World in outrage against Syria chemical massacre
BRUSSELS
The attack in the town of Khan Sheikhun in the northwestern city of Idlib also left dozens suffering respiratory problems and symptoms including vomiting, fainting and foaming at the mouth, the Britain-based Syrian Observatory for Human Rights said.
Hours later, air strikes hit a hospital in the town where doctors were treating victims of the attack, an Agence France-Presse correspondent said, bringing down rubble on top of medics as they worked.
The incident brought swift international condemnation, with French Foreign Minister Jean-Marc Ayrault demanding an emergency U.N. Security Council meeting on the “monstrous” attack.
The White House on April 4 blamed the chemical weapons attack in Syria's Idlib provincedirectly on the government of President Bashar al-Assad and said the incident was "reprehensible and cannot be ignored by the civilized world."
"These heinous actions by the Bashar al-Assad regime are aconsequence of the last administration's weakness andirresolution," White House spokesman Sean Spicer told a briefing.
EU diplomatic chief Federica Mogherini said April 4 that the regime of Bashar al-Assad bears “primary responsibility” over the suspected chemical attack.
“Today the news is awful,” Mogherini said in an interview with media organizations in Brussels on the sidelines of an EU-U.N. conference that was meant to focus on the post-conflict situation in Syria.
“But this is a dramatic reminder of the fact that the situation on the ground still continues to be dramatic in many different parts of Syria,” Mogherini said. “And obviously, there is a primary responsibility there from the regime and first and foremost because it has the primary responsibility of protecting its people and not attacking its people.
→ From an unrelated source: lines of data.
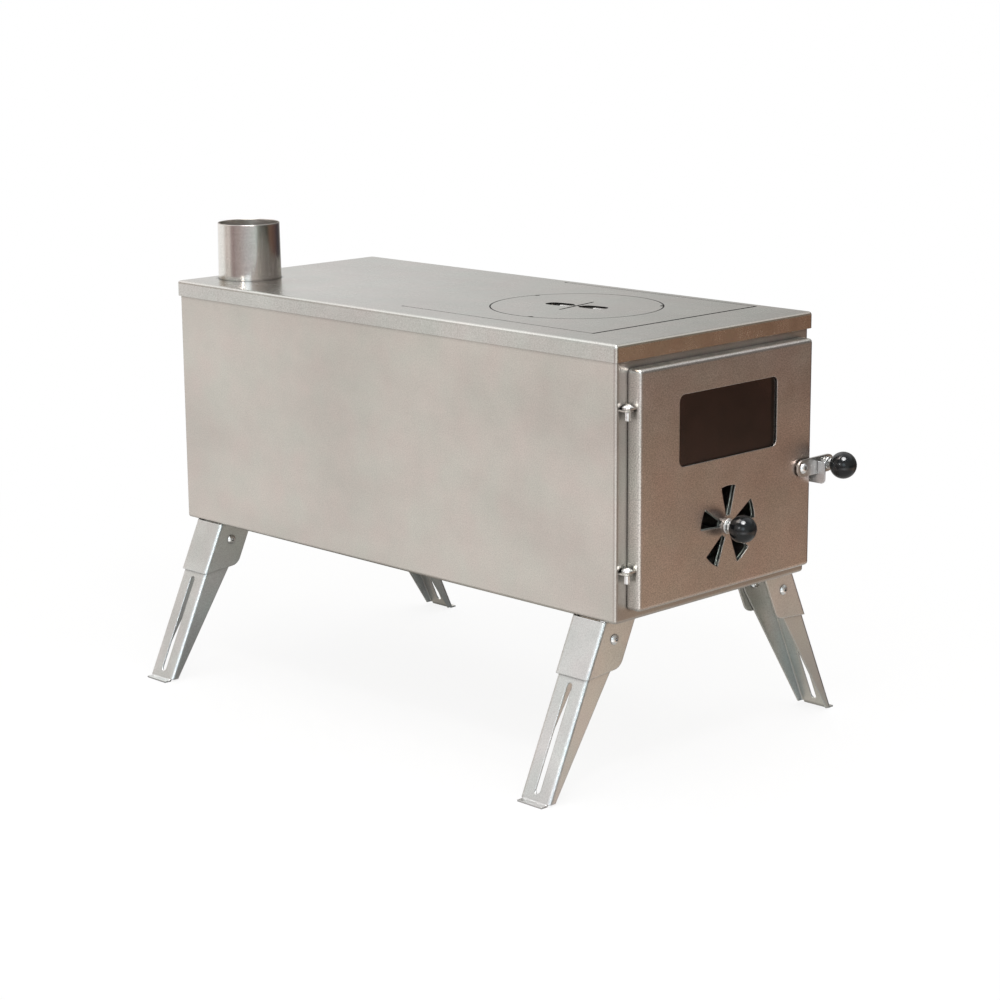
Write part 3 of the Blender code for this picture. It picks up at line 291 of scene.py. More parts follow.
class Finish:
    """A material being made, with short ways to add its nodes."""

    def __init__(self, name):
        self.material = bpy.data.materials.new(name)
        self.material.use_nodes = True
        self.tree = self.material.node_tree
        self.shader = self.tree.nodes["Principled BSDF"]
        self.place = self.add("ShaderNodeTexCoord").outputs["Object"]

    def add(self, kind, **values):
        return add_node(self.tree, kind, **values)

    def link(self, output, node, socket):
        self.tree.links.new(output, node.inputs[socket])

    def drive(self, socket, output):
        """Feed an input of the finish's shader from another node."""
        self.link(output, self.shader, socket)

    def set(self, **values):
        """Give inputs of the shader plain values, with _ for each space in a name."""
        for key, value in values.items():
            self.shader.inputs[key.replace("_", " ")].default_value = value

    def noise(self, scale, detail=3.0, stretch=None, turn=(0.0, 0.0, 0.0)):
        """Noise in features per metre, which may be turned and stretched along the axes."""
        texture = self.add("ShaderNodeTexNoise", Scale=scale, Detail=detail)
        if stretch is None:
            self.link(self.place, texture, "Vector")
            return texture.outputs["Fac"]
        mapping = self.add("ShaderNodeMapping", Rotation=turn, Scale=stretch)
        self.link(self.place, mapping, "Vector")
        self.link(mapping.outputs["Vector"], texture, "Vector")
        return texture.outputs["Fac"]

    def between(self, source, low, high, dark=0.3, light=0.7):
        """A number that goes from low to high as the source goes from dark to light."""
        node = self.add("ShaderNodeMapRange")
        self.link(source, node, "Value")
        for name, value in (("From Min", dark), ("From Max", light), ("To Min", low),
                            ("To Max", high)):
            node.inputs[name].default_value = value
        return node.outputs["Result"]

    def shade(self, colour, factor):
        """A colour multiplied by a number from another node."""
        node = self.add("ShaderNodeVectorMath", operation="SCALE")
        node.inputs[0].default_value = colour
        self.link(factor, node, "Scale")
        return node.outputs["Vector"]

    def product(self, first, second):
        """Two numbers from other nodes, multiplied."""
        return maths(self.tree, "MULTIPLY", first, second)

    def mixed(self, factor, colour, other):
        """The first colour where the factor is 0 and the other where it is 1."""
        return mixed_colours(self.tree, factor, colour, other)

    def painted_crevice_shade(self, reach, dark):
        """Painted shade: a number that falls towards dark where surfaces meet within a short reach.
        """
        node = self.add("ShaderNodeAmbientOcclusion", samples=6, Distance=reach)
        return self.between(node.outputs["AO"], dark, 1.0, dark=0.35, light=0.9)

    def normal_part(self, axis):
        """One part of the direction that a surface looks in."""
        return vector_part(self.tree, self.add("ShaderNodeTexCoord").outputs["Normal"], axis)

    def facing_front(self):
        """A number that is 1 on what looks towards -Y and 0 elsewhere."""
        return self.between(self.normal_part("Y"), 1.0, 0.0, dark=-0.95, light=-0.6)

    def level(self, low, high):
        """A number that rises from 0 to 1 between two heights."""
        height = vector_part(self.tree, self.place, "Z")
        return self.between(height, 0.0, 1.0, dark=low, light=high)

    def cut_walls(self, top):
        """A number that is 1 on the walls of cuts just under the top of a level sheet, where shade
        is painted.
        """
        steep = self.between(self.normal_part("Z"), 1.0, 0.0, dark=0.3, light=0.5)
        bottom = top - CUT_DEPTH
        return self.product(steep, self.level(bottom, bottom + CUT_BLUR))

    def round_line(self, centre, radius, half_width):
        """A number that is 1 along an upright circle's line and 0 elsewhere."""
        away = vector_maths(self.tree, "SUBTRACT", self.place, centre)
        flat = vector_maths(self.tree, "MULTIPLY", away, LEVEL_ONLY)
        reach = vector_maths(self.tree, "LENGTH", flat)
        return maths(self.tree, "COMPARE", reach, radius, half_width)

    def looking_at(self, axis):
        """A number above 0 on what faces an upright axis and below 0 on what faces away."""
        inward = vector_maths(self.tree, "SUBTRACT", axis, self.place)
        flat = vector_maths(self.tree, "MULTIPLY", inward, LEVEL_ONLY)
        normal = self.add("ShaderNodeTexCoord").outputs["Normal"]
        return vector_maths(self.tree, "DOT_PRODUCT", flat, normal)

    def rolling_hue(self, colour):
        """A colour that leans a little to rose and to green in patches, as rolled steel does."""
        lean = self.between(self.noise(HUE_SCALE, detail=2.0), -0.022, 0.022)
        scale = self.add("ShaderNodeCombineXYZ")
        for socket, share in (("X", 1.0), ("Y", -0.5), ("Z", -0.2)):
            self.link(maths(self.tree, "MULTIPLY_ADD", lean, share, 1.0), scale, socket)
        return vector_maths(self.tree, "MULTIPLY", colour, scale.outputs["Vector"])

    def relief(self, height, distance, edge_radius=0.0):
        """Bump from a height, over cut edges that are softened by a small radius."""
        bump = self.add("ShaderNodeBump", Strength=1.0, Distance=distance)
        self.link(height, bump, "Height")
        if edge_radius > 0:
            edge = self.add("ShaderNodeBevel", samples=4, Radius=edge_radius)
            self.link(edge.outputs["Normal"], bump, "Normal")
        self.drive("Normal", bump.outputs["Normal"])


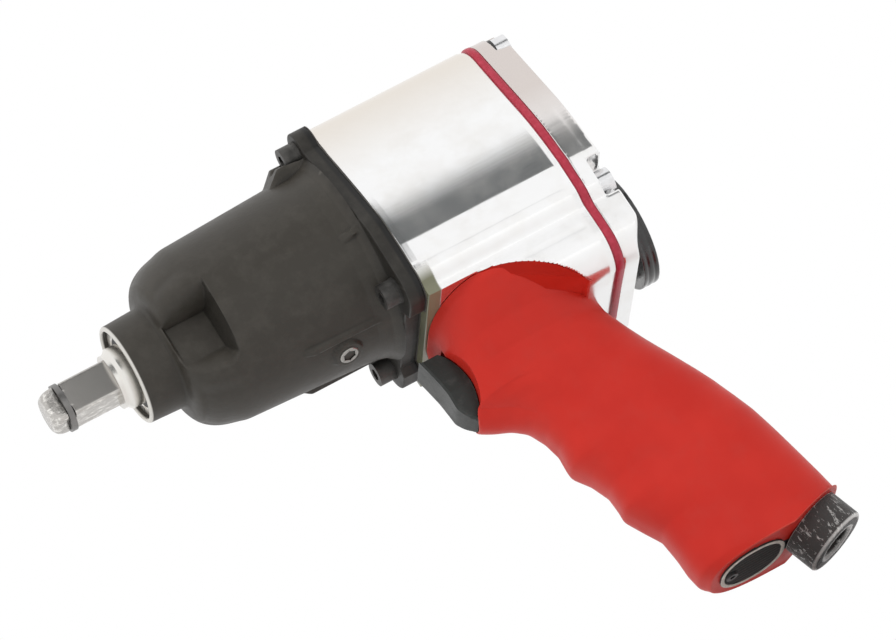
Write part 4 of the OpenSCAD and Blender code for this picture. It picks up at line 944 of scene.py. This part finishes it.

The issue of accountability is key for the EU but also for the conference itself.”
The observatory said the attack on a residential part of Khan Sheikhun came in the early hours of the morning of April 4, when a warplane carried out strikes that released “toxic gas.”
It said 11 children were among the dead, with at least 160 injured, and that many people were dying even after arriving at medical facilities.
The monitor could not confirm the nature of the gas, and said the strike was likely carried out by government warplanes.
Russia’s military, which has been fighting in support of al-Assad’s government since September 2015, denied carrying out any strikes near the town.
Britain, meanwhile, condemned the attack and called for those responsible to be held to account.
“Horrific reports of chemical weapons attack in Idlib, Syria. Incident must be investigated and perpetrators held to account,” Foreign Secretary Boris Johnson said on Twitter.
A Syrian security source on April 4 said the gas attack report was a “false accusation.”
Israeli Prime Minister Benjamin Netanyahu called for the world to rid Syria of chemical weapons after the attack, adding that he was “shocked and outraged” by images of the victims and called on the international community to “fully and finally remove these horrible weapons from Syria.”
The global chemical arms watchdog said April 4 it was seeking information about the suspected gas attack, adding it was “seriously concerned” by the reports.
The Organisation for the Prohibition of Chemical Weapons (OPCW), based in The Hague, said it was “gathering and analyzing information from all available sources” about the attack.
The OPCW “is seriously concerned about the alleged chemical weapons attack reported by the media this morning in the Khan Sheikhun area of southern Idlib,” the group said in a statement.
Set up in 1997 to eliminate chemical weapons, the OPCW has deployed numerous missions to Syria since 2014 to monitor allegations of the use of toxic arms.